On 11 April, both recorders were sent to the headquarters of the National Bureau of Air Accidents Investigation of Ukraine in Kyiv to be inspected. According to the NBAAI analysis of both recorders, the cockpit voice recorder could not be read due to the internal damage suffered, but the flight data recorder was in good condition; therefore, a readout of the recorder was possible.

The investigation found that the reason for engine failure was a drop in oil pressure in the torque meter system. The surviving crew member reported that the crew was having difficulty controlling the aircraft while attempting emergency landing approaches prior to the crash.
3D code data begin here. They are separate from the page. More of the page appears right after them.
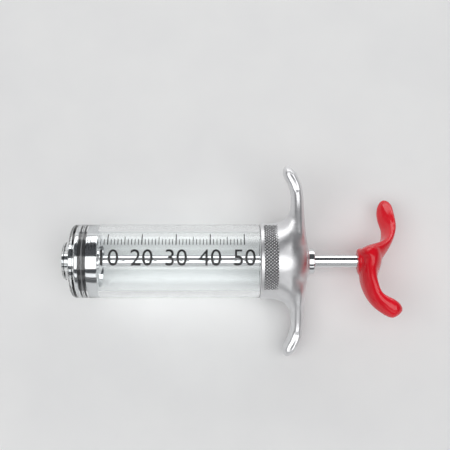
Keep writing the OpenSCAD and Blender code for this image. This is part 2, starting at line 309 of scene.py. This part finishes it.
def dipFinish():
    # Glossy red plastisol dip: slow waves left by draining, a slight orange peel and a soft body.
    material, tree, shader = newMaterial("redDip")
    cloud = noise(tree, objectPoints(tree, (1, 1, 1)), 45, 2)
    peel = noise(tree, objectPoints(tree, (1, 1, 1)), 520, 2)
    colour = colourBetween(tree, spread(tree, cloud, 0, 1), (0.66, 0.004, 0.014), (0.78, 0.008, 0.022))
    tree.links.new(colour, shader.inputs["Base Color"])
    tree.links.new(spread(tree, peel, 0.16, 0.21), shader.inputs["Roughness"])
    shader.inputs["Specular IOR Level"].default_value = 0.5
    waves = bump(tree, shader, cloud, 0.0003, 0.3)
    bump(tree, shader, peel, 0.000006, 0.4, waves)
    return material


def plasticFinish(name, dark, light, roughness):
    # Plain moulded plastic with faint flow marks.
    material, tree, shader = newMaterial(name)
    flow = noise(tree, objectPoints(tree, (2, 1, 1)), 220, 3)
    tree.links.new(colourBetween(tree, spread(tree, flow, 0, 1), dark, light), shader.inputs["Base Color"])
    tree.links.new(spread(tree, flow, roughness - 0.05, roughness + 0.07), shader.inputs["Roughness"])
    return material


metalLooks = {
    # name, dark, light, roughness from and to, grain's stretch, grain's depth in metres
    "bright": ("brightPlating", (0.70, 0.71, 0.72), (0.80, 0.81, 0.82), 0.05, 0.12, (1, 14, 14), 0.000004),
    "cast": ("satinCasting", (0.66, 0.66, 0.67), (0.82, 0.82, 0.83), 0.33, 0.47, (0.5, 30, 30), 0.00005),
    "steel": ("plainSteel", (0.42, 0.42, 0.43), (0.58, 0.58, 0.6), 0.22, 0.36, (1, 10, 10), 0.00001),
}
plasticLooks = {
    # name, dark, light, roughness
    "ink": ("blackInk", (0.006, 0.006, 0.007), (0.014, 0.014, 0.015), 0.45),
    "bush": ("naturalPlastic", (0.68, 0.66, 0.58), (0.78, 0.76, 0.68), 0.4),
    "hub": ("greyPlastic", (0.13, 0.13, 0.135), (0.19, 0.19, 0.195), 0.4),
}
finishes = {key: metalFinish(*look) for key, look in metalLooks.items()}
finishes.update({key: plasticFinish(*look) for key, look in plasticLooks.items()})
finishes["rubber"] = rubberFinish("blackRubber", (0.006, 0.006, 0.007), (0.016, 0.016, 0.017), 0.42)
finishes["knurl"] = knurlFinish()
finishes["clear"] = clearFinish()
finishes["dip"] = dipFinish()
print("materials ready")



barrelSizes = {
    "outer": 17.4, "bore": 14.25, "thread": 16.3, "boss": 9.0, "bossFront": 0.4, "shoulder": 4.6,
    "boreFront": 7.0, "threadStart": 93.1, "rear": 102.0, "corner": 2.2, "pitch": 2.0, "threadDepth": 0.55,
    "lockRadius": 8.4, "lockDepth": 1.6, "sealOuter": 7.35, "sealInner": 6.2, "sealDepth": 1.05,
    "around": 160,
}
socketSizes = {
    "bore": 2.1, "length": 5.0, "rim": 5.4, "rimDepth": 1.2, "shank": 3.4, "shankEnd": 7.0, "duct": 1.25,
    "pitch": 0.8, "threadDepth": 0.38, "play": 0.05,
}


def makeBarrel():
    # Thick clear tube with a closed front, a boss round the socket and a screw thread at the rear.
    b, s = barrelSizes, socketSizes
    root, start, rear, front = b["thread"] - 0.6, b["threadStart"], b["rear"], b["boreFront"]
    lockX, rimX = front - b["lockDepth"], b["bossFront"] + 0.8
    sealX, shank, rim = lockX - b["sealDepth"], s["shank"] + s["play"], s["rim"] + 0.1
    corners = [
        (b["bossFront"], rim, 0), (b["bossFront"], b["boss"], 1.4), (b["shoulder"], b["boss"] + 0.2, 1.2),
        (b["shoulder"], b["outer"], b["corner"]), (start, b["outer"], 0.3),
        (start, root, 0.3), (start + 1, root, 0), (rear - 0.5, root, 0),
        (rear, b["thread"] - 0.9, 0.2), (rear, b["bore"] + 0.5, 0.2), (rear - 1, b["bore"], 0),
        (front, b["bore"], 0.6), (front, b["lockRadius"], 0), (lockX, b["lockRadius"], 0),
        (lockX, b["sealOuter"], 0), (sealX, b["sealOuter"], 0), (sealX, b["sealInner"], 0),
        (lockX, b["sealInner"], 0), (lockX, shank, 0), (rimX, shank, 0), (rimX, rim, 0),
    ]

    def thread(x, r, a):
        inRun = fade(x, start + 1, start + 2) * (1 - fade(x, rear - 1.6, rear - 0.6))
        outside = (r > b["bore"] + 0.9) & (x > start + 0.9)
        return np.where(outside, inRun * b["threadDepth"] * helix(x, a, b["pitch"]), 0)

    outline = softOutline(corners, 8)
    rings = []
    for here, ahead in zip(outline, np.roll(outline, -1, 0)):
        lowX, lowR = min(here[0], ahead[0]), min(here[1], ahead[1])
        onThread = lowX > start + 0.9 and lowR > b["bore"] + 1.2
        pieces = max(1, math.ceil(abs(ahead[0] - here[0]) / (0.125 if onThread else 8)))
        rings.append(here + (ahead - here) * np.arange(pieces)[:, None] / pieces)
    outline = np.concatenate(rings)
    points = turnedPoints(outline, b["around"], thread)
    return putMesh("clearBarrel", points.reshape(-1, 3), gridFaces(len(outline), b["around"], True, True),
                   "barrel_body", finishes["clear"], ["barrel"])


scaleSizes = {
    "zero": 7.3, "perMl": 1.568, "most": 50, "lift": 0.015, "ink": 0.03, "tickWide": 0.32,
    "tickFrom": 15.0, "short": 3.0, "middle": 4.4, "long": 6.0,
    "figureHeight": 7.6, "figureMiddle": -5.0, "figureWeight": 0.0,
}


def wrapped(points, radius):
    # Flat (x, y, height) onto the barrel: P = (x, (R + height) sin(y / R), (R + height) cos(y / R)).
    out = radius + points[:, 2]
    angle = points[:, 1] / radius
    return np.stack([points[:, 0], out * np.sin(angle), out * np.cos(angle)], -1)


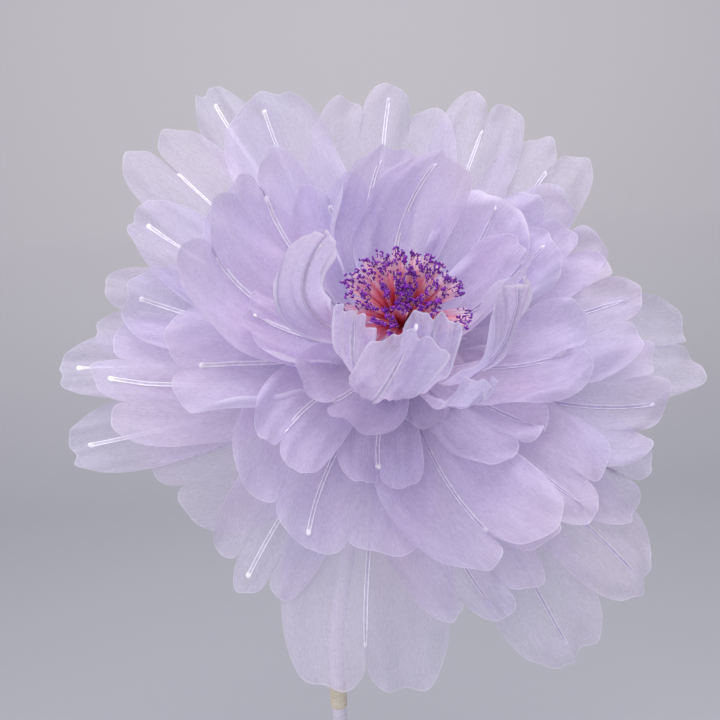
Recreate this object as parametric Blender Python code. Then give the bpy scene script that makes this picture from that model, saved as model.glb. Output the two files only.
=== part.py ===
"""Crepe paper peony: a large layered paper flower head on a wrapped, bent stem with a round steel foot.

Metres, +Z up. The origin is the middle of the foot's underside. The flower faces -Y and up.
"""
import math
from collections import namedtuple

import bmesh
import bpy
import numpy as np
from mathutils import Vector

# Clearances and sheet sizes
SEAT_GAP = 0.0003
SHEET_THICKNESS = 0.0008
RIB_WIDTH = 0.005
RIB_HEIGHT = 0.0016

# Foot
FOOT_DIAMETER = 0.280
FOOT_THICKNESS = 0.005
FOOT_EDGE_ROUND = 0.0015
SOCKET_WALL = 0.0045
SOCKET_HEIGHT = 0.060
SOCKET_FLOOR = 0.004
SOCKET_SIDES = 24
PLATE_SIDES = 48
SCREW_SIDES = 12
CLAMP_HEIGHT = 0.036
CLAMP_SHANK = 0.006
CLAMP_HEAD = 0.016
CLAMP_HEAD_LENGTH = 0.008

# Stem
STEM_DIAMETER = 0.020
STRAIGHT_STEM = 0.620
STEM_SIDES = 14
STEM_STEPS = 12
TAPE_BELOW_BEND = 0.042
TAPE_LENGTH = 0.034
TAPE_BUILD = 0.0012

# Flower head: the place of the hub's top, and how the flower's axis leans
HEAD_PLACE = (0.095, -0.105, 1.100)
HEAD_TILT = math.radians(44.4)
HEAD_TURN = math.radians(8.2)

# Hub of wound paper tape that every petal is glued to
HUB_RIM = 0.001
HUB_LOW_RADIUS = 0.021
HUB_LENGTH = 0.060
HUB_TAIL = 0.025
HUB_NECK = 0.015
NECK_WRAP_LENGTH = 0.024
HUB_SIDES = 20

# Nested bowls that the petals lie on. Nest 0 is the cup round the stamens, nest 1 the outermost petal.
# An angle is measured from the flower's axis to the petal, in a plane through the axis.
CUP_LEAVE_ANGLE = 72.0
LEAVE_ANGLE_GAIN = 14.0
CUP_CURL_PER_METRE = 440.0
GUARD_CURL_PER_METRE = 30.0
SAG_ANGLE = 20.0
SAG_NEST = 0.10
FULL_SAG_NEST = 0.30
SAG_REACH = 0.30
SAG_AT_HUB = 0.35
NEAR_SIDE = 270.0
BOWL_STEPS = 24

# Soft folds that run out through all the layers, counted round the flower; reach is along the sheet
FOLD_HEIGHT = 0.012
FOLD_REACH = 0.25
FOLD_SWING = 2.0
BROAD_FOLDS = 7
NARROW_FOLDS = 15
BROAD_FOLD_SHARE = 0.6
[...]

The investigation determined that the weather conditions were fit for departure, the crew were appropriately skilled and were medically fit at the time of the accident, and the aircraft was airworthy.

The causes of the crash were determined to be:

- failure to follow standard procedures after the engine failure;
- failure to divert to an alternate airport only 50 km away (Chittagong Airport) with better visibility that could have assisted in carrying out a proper one engine precision approach landing;
- Failure to fly at the minimum clean configuration speed (290 km/h, vs this aircraft's speed of 225 km/h); and
- Aircraft stall while attempting to make a turn towards the side with the failed engine at low altitude.